>>>
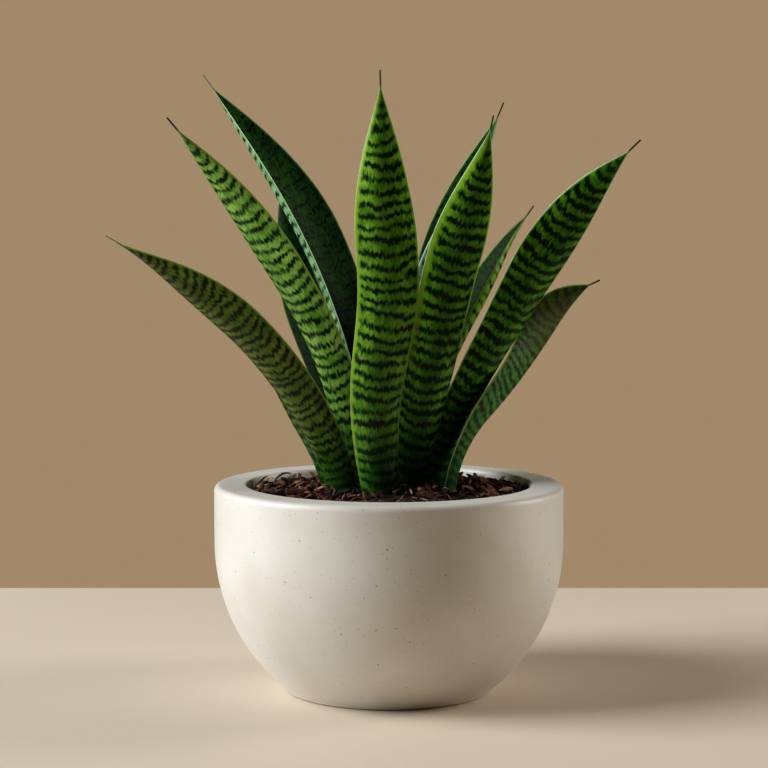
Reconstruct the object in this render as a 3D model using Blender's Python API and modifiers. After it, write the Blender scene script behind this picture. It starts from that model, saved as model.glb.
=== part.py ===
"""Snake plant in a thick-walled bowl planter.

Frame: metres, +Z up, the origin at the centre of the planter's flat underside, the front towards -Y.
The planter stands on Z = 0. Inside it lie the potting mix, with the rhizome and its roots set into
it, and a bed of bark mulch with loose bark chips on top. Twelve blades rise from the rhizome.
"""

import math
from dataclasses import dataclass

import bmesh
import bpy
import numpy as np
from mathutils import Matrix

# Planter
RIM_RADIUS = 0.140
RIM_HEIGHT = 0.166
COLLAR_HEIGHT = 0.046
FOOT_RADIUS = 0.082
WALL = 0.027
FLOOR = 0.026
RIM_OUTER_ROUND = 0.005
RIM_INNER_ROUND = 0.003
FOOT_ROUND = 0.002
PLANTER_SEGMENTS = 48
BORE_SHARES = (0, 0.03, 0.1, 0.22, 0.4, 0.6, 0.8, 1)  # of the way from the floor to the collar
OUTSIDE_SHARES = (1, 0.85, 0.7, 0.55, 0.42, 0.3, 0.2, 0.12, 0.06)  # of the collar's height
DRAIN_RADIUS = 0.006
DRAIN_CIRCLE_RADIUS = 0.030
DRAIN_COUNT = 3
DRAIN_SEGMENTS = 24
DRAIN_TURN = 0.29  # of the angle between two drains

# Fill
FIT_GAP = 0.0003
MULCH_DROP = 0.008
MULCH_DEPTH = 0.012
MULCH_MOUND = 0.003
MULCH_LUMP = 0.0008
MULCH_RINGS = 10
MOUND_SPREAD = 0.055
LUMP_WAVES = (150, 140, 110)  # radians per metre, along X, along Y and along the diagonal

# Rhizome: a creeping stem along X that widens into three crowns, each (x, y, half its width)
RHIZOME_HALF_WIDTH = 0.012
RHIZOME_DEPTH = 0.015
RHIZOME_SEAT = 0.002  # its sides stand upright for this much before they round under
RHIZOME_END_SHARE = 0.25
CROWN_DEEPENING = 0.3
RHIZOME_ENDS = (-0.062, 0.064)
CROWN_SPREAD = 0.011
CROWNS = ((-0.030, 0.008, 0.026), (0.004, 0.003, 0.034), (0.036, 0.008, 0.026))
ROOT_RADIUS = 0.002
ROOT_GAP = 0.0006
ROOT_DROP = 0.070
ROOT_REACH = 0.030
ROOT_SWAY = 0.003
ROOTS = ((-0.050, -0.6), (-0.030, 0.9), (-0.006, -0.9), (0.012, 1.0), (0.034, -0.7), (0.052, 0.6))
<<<
### What the exercise asks:
Pull out all lines in the data above that include "this".

### Exercise result:
Reconstruct the object in this render as a 3D model using Blender's Python API and modifiers. After it, write the Blender scene script behind this picture. It starts from that model, saved as model.glb.
RHIZOME_SEAT = 0.002  # its sides stand upright for this much before they round under